Supplied material:
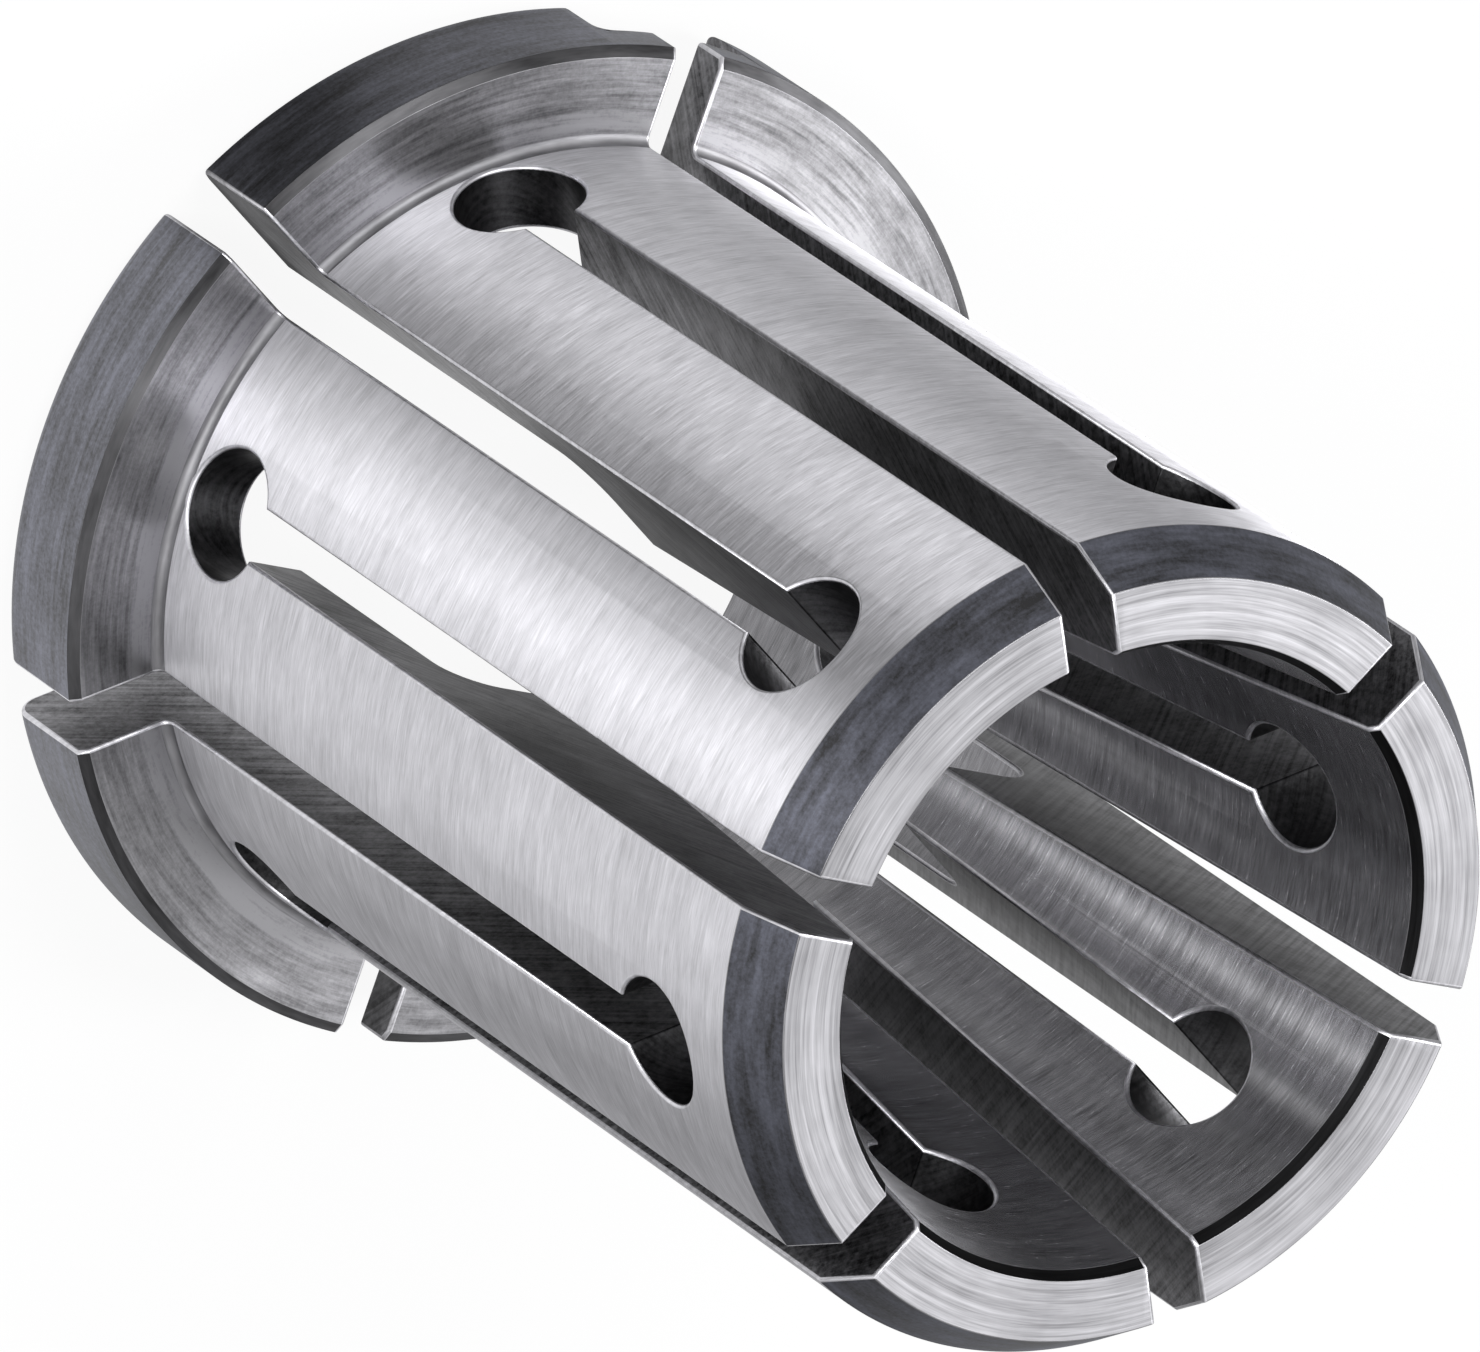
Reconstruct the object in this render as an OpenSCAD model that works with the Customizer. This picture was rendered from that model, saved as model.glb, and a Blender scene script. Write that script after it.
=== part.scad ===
/* [Body] */
// Ground diameter of the body, which grips the workpiece from inside
body_d = 26.7; // [25.5:0.1:29]
// Overall length, from the back face to the front face
length = 39.4; // [38:0.2:44]

/* [Nose] */
// Length of the turned chamfer at the front end of the body
nose_l = 1.8; // [1:0.1:3]
// Angle of that chamfer to the axis, in degrees
nose_angle = 30; // [15:1:40]

/* [Flange] */
// Outside diameter of the flange
flange_d = 33; // [31:0.5:40]
// Thickness of the flange, from the back face to the shoulder
flange_t = 4.2; // [3.6:0.1:4.4]
// Radius of the rounded rim at the back of the flange
rim_r = 0.8; // [0.3:0.1:1.2]
// Width of the bevel at the front of the flange, measured along the radius
bevel_w = 0.35; // [0.1:0.05:0.8]
// Depth of the same bevel, measured along the axis
bevel_t = 0.2; // [0.1:0.05:0.6]
// Fillet between the shoulder and the body
root_r = 0.3; // [0.1:0.05:0.6]

/* [Tapered bore] */
// Diameter at the small end of the taper, where it meets the step
taper_d = 14.6; // [13:0.1:16]
// Included angle of the taper, in degrees
taper_angle = 15; // [12:0.5:17]
// Width of the chamfer at the mouth of the taper, measured along the radius
mouth_w = 0.25; // [0.1:0.05:0.6]
// Depth of the same chamfer, measured along the axis
mouth_l = 0.35; // [0.1:0.05:0.8]

/* [Relief] */
// Diameter of the relieved bore behind the taper
relief_d = 22.4; // [20:0.1:23]
// Depth of the relieved bore, from the back face to the step
relief_l = 17.8; // [16:0.2:20]
// Radius of the corner between the relieved bore and the step
relief_r = 1.5; // [0.5:0.1:2]

/* [Slots] */
// Number of slots sawn from each end, the two sets standing between each other
slots = 6; // [4:1:6]
// Width of each slot
slot_w = 1.7; // [1:0.1:2]
// Diameter of the hole drilled at the closed end of each slot
hole_d = 4.1; // [3:0.1:4.4]
// Distance from the front face to the holes that end the slots from the back
front_hole = 5.9; // [5:0.1:9]
// Distance from the back face to the holes that end the slots from the front
back_hole = 6.6; // [6.4:0.1:9]
// Break on the long outer edges of the slots
slot_break = 0.15; // [0.05:0.05:0.3]

/* [Drive slot] */
// Width of the drive slot across the back face
drive_w = 5.8; // [4:0.1:7]
// Depth of the drive slot
drive_t = 2.7; // [2:0.1:3.2]
// Radius in the corners of its floor
drive_floor_r = 0.6; // [0.2:0.1:1]
// Radius on the edges of its mouth
drive_edge_r = 0.5; // [0.2:0.1:0.8]

/* [Hidden] */
$fn = 180;

body_r = body_d / 2;
flange_r = flange_d / 2;
relief_bore_r = relief_d / 2;
taper_r = taper_d / 2;
mouth_r = taper_at(length - mouth_l) + mouth_w;
slot_step = 360 / slots;
// How far a cutter runs past the surface that it opens
past = 1;
reach = flange_r + past;

// Radius of the taper at height z
function taper_at(z) = taper_r + (z - relief_l) * tan(taper_angle / 2);

// What a round of radius r takes off a square corner at the origin whose sides run along +x and +y
module corner(r) {
    difference() {
        translate([-past, -past]) square(r + past);
        translate([r, r]) circle(r);
    }
}

// Half section of the outside: flange with its rounded rim and bevel, body, nose chamfer
module outside() {
    difference() {
        polygon([
            [0, 0],
            [flange_r, 0],
            [flange_r, flange_t - bevel_t],
            [flange_r - bevel_w, flange_t],
            [body_r, flange_t],
            [body_r, length - nose_l],
            [body_r - nose_l * tan(nose_angle), length],
            [0, length]
        ]);
        translate([flange_r, 0]) mirror([1, 0]) corner(rim_r);
    }
    // fillet at the foot of the body
    translate([body_r, flange_t]) difference() {
        translate([-root_r, -root_r]) square(2 * root_r);
        translate([root_r, root_r]) circle(root_r);
    }
}

// Half section of the inside: relieved bore, step, taper that opens to the front, mouth chamfer
module inside() {
    difference() {
        translate([0, -past]) square([relief_bore_r, relief_l + past]);
        translate([relief_bore_r, relief_l]) rotate(180) corner(relief_r);
    }
    polygon([
        [0, relief_l - past],
        [taper_r, relief_l - past],
        [taper_r, relief_l],
        [mouth_r - mouth_w, length - mouth_l],
        [mouth_r, length],
        [mouth_r, length + past],
        [0, length + past]
    ]);
}

// The turned blank before slotting, with the seam of the revolve on a land clear of every slot
module blank() {
    rotate(slot_step / 8) rotate_extrude() difference() {
        outside();
        inside();
    }
}

// One slot along +x from low to high, with the hole that ends it at height end
module slot(low, high, end) {
    translate([0, -slot_w / 2, low]) cube([reach, slot_w, high - low]);
    translate([0, 0, end]) rotate([0, 90, 0]) cylinder(d = hole_d, h = reach);
}

// The small bevels that break the long edges of a slot on the body, cut as one vee along it
module slot_edges(low, high) {
    half_diagonal = slot_w / 2 + slot_break + past;
    translate([body_r + past, 0, low]) rotate(45)
        translate([-half_diagonal / sqrt(2), -half_diagonal / sqrt(2), 0])
            cube([half_diagonal * sqrt(2), half_diagonal * sqrt(2), high - low]);
}

// A slot sawn from the front face down to its hole near the flange
module front_slot() {
    slot(back_hole, length + past, back_hole);
    slot_edges(back_hole, length + past);
}

// A slot sawn from the back face up to its hole near the nose
module back_slot() {
    slot(-past, length - front_hole, length - front_hole);
    slot_edges(flange_t + root_r, length - front_hole);
}

// Section of the drive slot: flat floor with rounded corners, and a rounded mouth
module drive_section() {
    difference() {
        translate([-drive_w / 2, -past]) square([drive_w, drive_t + past]);
        for (side = [0, 1]) mirror([side, 0])
            translate([drive_w / 2, drive_t]) rotate(180) corner(drive_floor_r);
    }
    for (side = [0, 1]) mirror([side, 0])
        translate([drive_w / 2, 0]) corner(drive_edge_r);
}

// The drive slot, milled along x across the whole back face
module drive_slot() {
    rotate([90, 0, 90]) translate([0, 0, -reach])
        linear_extrude(height = 2 * reach) drive_section();
}

// The clamping sleeve, standing on the back face of its flange
module sleeve() {
    color("silver") difference() {
        blank();
        for (i = [0 : slots - 1]) {
            rotate(i * slot_step) back_slot();
            rotate((i + 0.5) * slot_step) front_slot();
        }
        drive_slot();
    }
}

sleeve();
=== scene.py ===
"""Looks of a slotted clamping sleeve.

A finely meshed copy of the turned, drilled and sawn solid replaces it, with a finish of its own for each
kind of surface.
"""
import math
from collections import namedtuple

import bmesh
import bpy
import numpy as np
from mathutils import Matrix, Vector

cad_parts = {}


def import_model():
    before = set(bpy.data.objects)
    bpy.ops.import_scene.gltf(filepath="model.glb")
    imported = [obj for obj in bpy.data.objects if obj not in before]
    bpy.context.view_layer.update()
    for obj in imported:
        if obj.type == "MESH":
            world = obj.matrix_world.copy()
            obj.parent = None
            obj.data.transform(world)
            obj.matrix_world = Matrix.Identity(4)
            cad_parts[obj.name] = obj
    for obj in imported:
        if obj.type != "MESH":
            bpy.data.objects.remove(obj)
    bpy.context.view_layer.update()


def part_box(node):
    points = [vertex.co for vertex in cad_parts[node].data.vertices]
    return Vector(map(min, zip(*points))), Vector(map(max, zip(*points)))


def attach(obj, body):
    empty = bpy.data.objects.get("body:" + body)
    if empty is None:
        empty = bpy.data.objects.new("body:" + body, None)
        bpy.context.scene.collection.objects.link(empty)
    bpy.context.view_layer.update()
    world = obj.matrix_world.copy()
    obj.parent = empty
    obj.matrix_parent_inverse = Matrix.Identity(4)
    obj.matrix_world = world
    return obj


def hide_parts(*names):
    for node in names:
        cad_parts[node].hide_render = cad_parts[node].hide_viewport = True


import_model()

# Millimetres to metres
MM = 0.001

# Sizes that the frame gives, in millimetres
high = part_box("sleeve")[1]
LENGTH = high.z / MM
FLANGE_R = high.y / MM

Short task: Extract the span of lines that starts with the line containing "whole back face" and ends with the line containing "cad_parts[obj.name] = obj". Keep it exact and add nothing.

Reply:
// The drive slot, milled along x across the whole back face
module drive_slot() {
    rotate([90, 0, 90]) translate([0, 0, -reach])
        linear_extrude(height = 2 * reach) drive_section();
}

// The clamping sleeve, standing on the back face of its flange
module sleeve() {
    color("silver") difference() {
        blank();
        for (i = [0 : slots - 1]) {
            rotate(i * slot_step) back_slot();
            rotate((i + 0.5) * slot_step) front_slot();
        }
        drive_slot();
    }
}

sleeve();
=== scene.py ===
"""Looks of a slotted clamping sleeve.

A finely meshed copy of the turned, drilled and sawn solid replaces it, with a finish of its own for each
kind of surface.
"""
import math
from collections import namedtuple

import bmesh
import bpy
import numpy as np
from mathutils import Matrix, Vector

cad_parts = {}


def import_model():
    before = set(bpy.data.objects)
    bpy.ops.import_scene.gltf(filepath="model.glb")
    imported = [obj for obj in bpy.data.objects if obj not in before]
    bpy.context.view_layer.update()
    for obj in imported:
        if obj.type == "MESH":
            world = obj.matrix_world.copy()
            obj.parent = None
            obj.data.transform(world)
            obj.matrix_world = Matrix.Identity(4)
            cad_parts[obj.name] = obj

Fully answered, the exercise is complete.